Si la présence des journalistes est massive, les contraintes imposées par l’UEFA ont réduit la capacité d’accueil du stade de 21 000 à 14 700 places. Comme il y a la foire aux manèges sur le champ de mars, c’est toujours ça de réglé niveau stationnement. 1056 fauteuils ont été placés en Seconde basse, ce qui prend de la place, et les deux virages sont fermés au public : on y place un maillot géant de chaque équipe.
Étonnamment, la Voix du Nord nous apprend le matin du match qu’en cas de qualification de Lille, le club a envisagé la possibilité d’un envahissement de terrain, et ne semble pas décidé à l’empêcher. 220 stadiers seront chargés de le gérer, c’est 30 de moins que lors des matchs à « haut risque » (contre Paris, Marseille et Lens) et on note la présence de deux compagnies de CRS (120 personnes) autour du stade.
Parme à bloc
Du côté parmesan, de grosses critiques ont suivi le match aller, contre l’équipe de Parme, honteusement battue et presque éliminée par une équipe composée d’inconnus, à tel point qu’on voit mal les Italiens s’en sortir.

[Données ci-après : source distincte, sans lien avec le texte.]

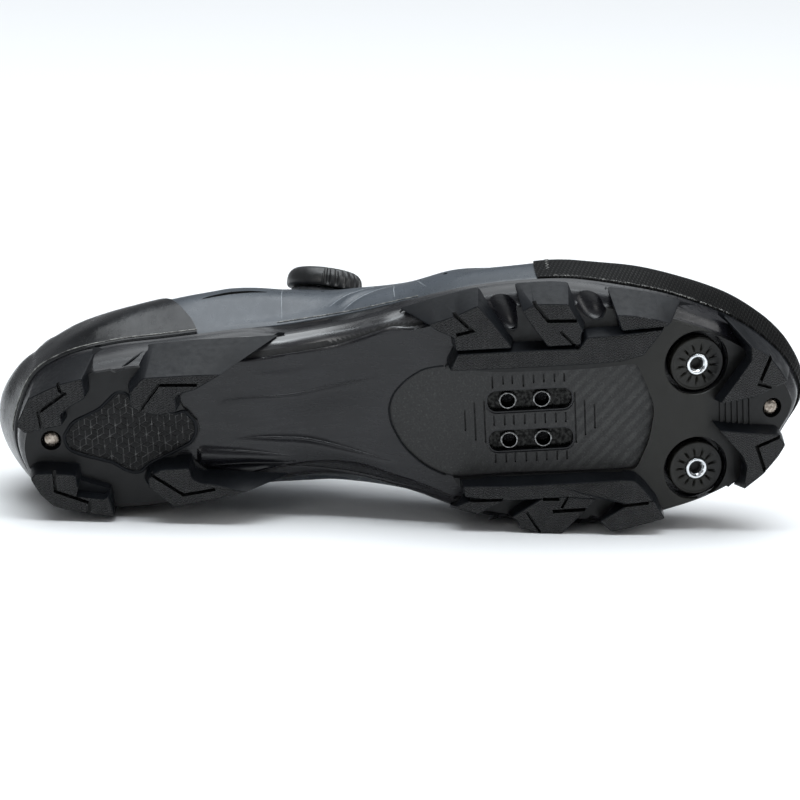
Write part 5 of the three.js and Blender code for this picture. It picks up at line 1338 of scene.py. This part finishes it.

Le coach Ulivierai serait déjà menacé et la presse italienne rappelle que Ancelotti et Zaccheroni sont libres. Selon Il Corriere della Sera, que l’on peut traduire par Le Courrier Picard de la région de Parme, « Parme est déjà en coupe UEFA, sorti par une équipe de Lille buonissima, technique et plus avancée dans la préparation », alors même que le budget du LOSC « suffirait à nourrir Cannavaro et quelques autres ». Pour davantage valoriser la performance de son équipe et lui évacuer un peu de pression, Halilhodzic souligne que les Italiens « seront certainement plus fort après les gifles qu’ils ont reçues de la part médias ».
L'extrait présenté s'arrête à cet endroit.